よってあなたは、ネガティブな感情やティルトが、バッドビートによって起こるものではないと言う事を知る必要があります。自分が理不尽な仕打ちを被ったと思いこむことによって、ティルトは発生するのです。自分より弱いプレーヤーにポットを奪われたり、あるいは、95%のエクイティがあるハンドで負けた苦い経験などが考えられます。これらの事を、非常に不運で、不当であると思ってしまうかもしれません。しかし結局は統計上の結果であるに過ぎず、100回プレイしていれば5回は起こることなのです。

感情、とりわけティルトをコントロールする上でのよりよい方法として、セッションで起こる全ての事に対して全体的な見方をする、と言う事があげられます。それによって、バッドビートやサックアウトは、ゲームで起こり得るごく普通の事であると受け入れていけるでしょう。「晴れの日もあれば、雨の日もある」、実に自然な事です。セッション中に起こる事に対して正しくアプローチする事が、感情を管理する上で重要なのです。悪い結果を普通の事として受け入れる事によって、あなたの集中と落ち着きは保たれるでしょう。ティルトによって感じてしまう、非現実的な予想から解放されているはずですから。

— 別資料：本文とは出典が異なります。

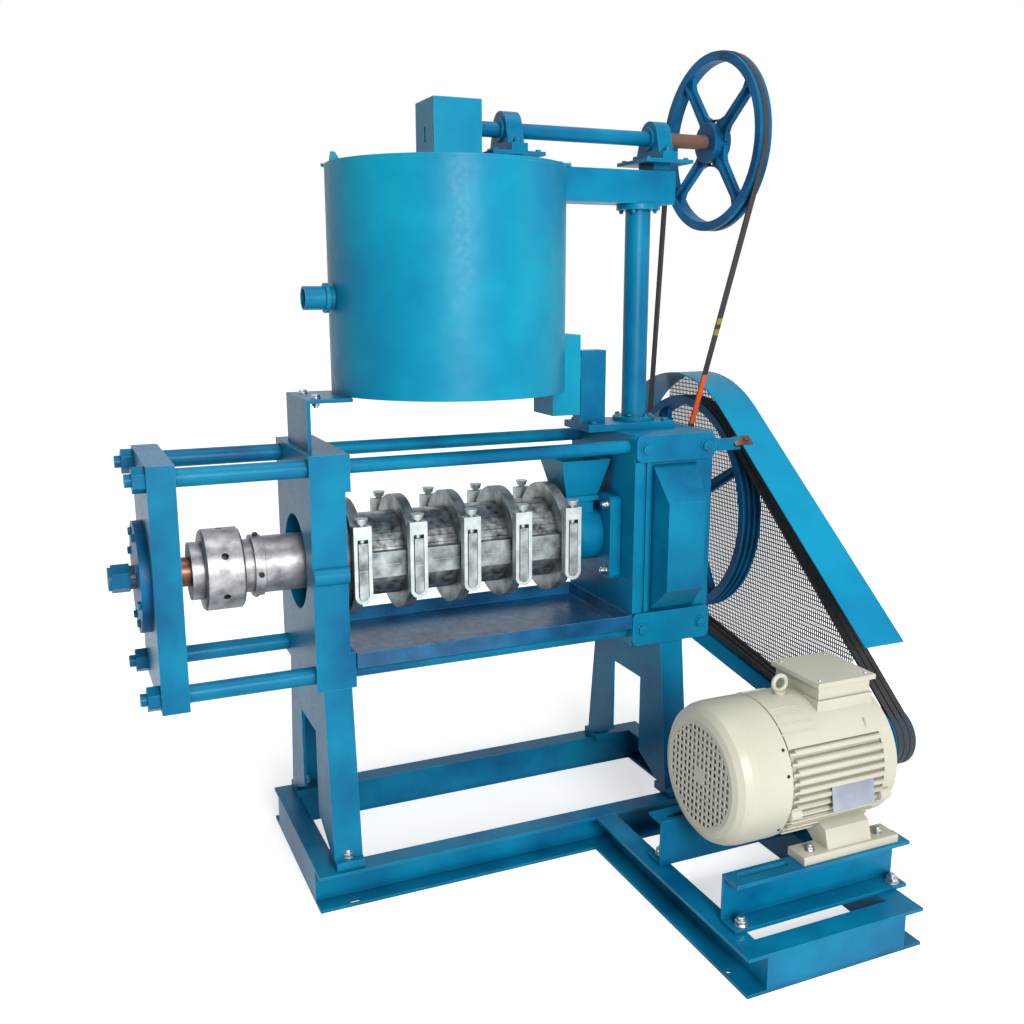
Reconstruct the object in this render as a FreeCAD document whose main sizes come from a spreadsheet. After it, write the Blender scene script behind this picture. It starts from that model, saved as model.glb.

いくつかのセッションで体験するかもしれない重い感情をバランスさせるための、安定した枠組みを作る事は非常に有益です。これはセッション管理のためにも重要になってくるでしょう。次のセクションで私たちは、より良い感情整理のための、セッション及び時間管理の有用性を議論していきます。

感情をゲームから完全に排除する事はほとんど不可能に近いと言う事を念頭に置いてください。私たちは人間であり、人間には感情があるのです。Aゲームをプレイする能力に影響を及ぼさないように、感情を受け入れてコントロールする事こそが、あなたの最終目標となるべきです。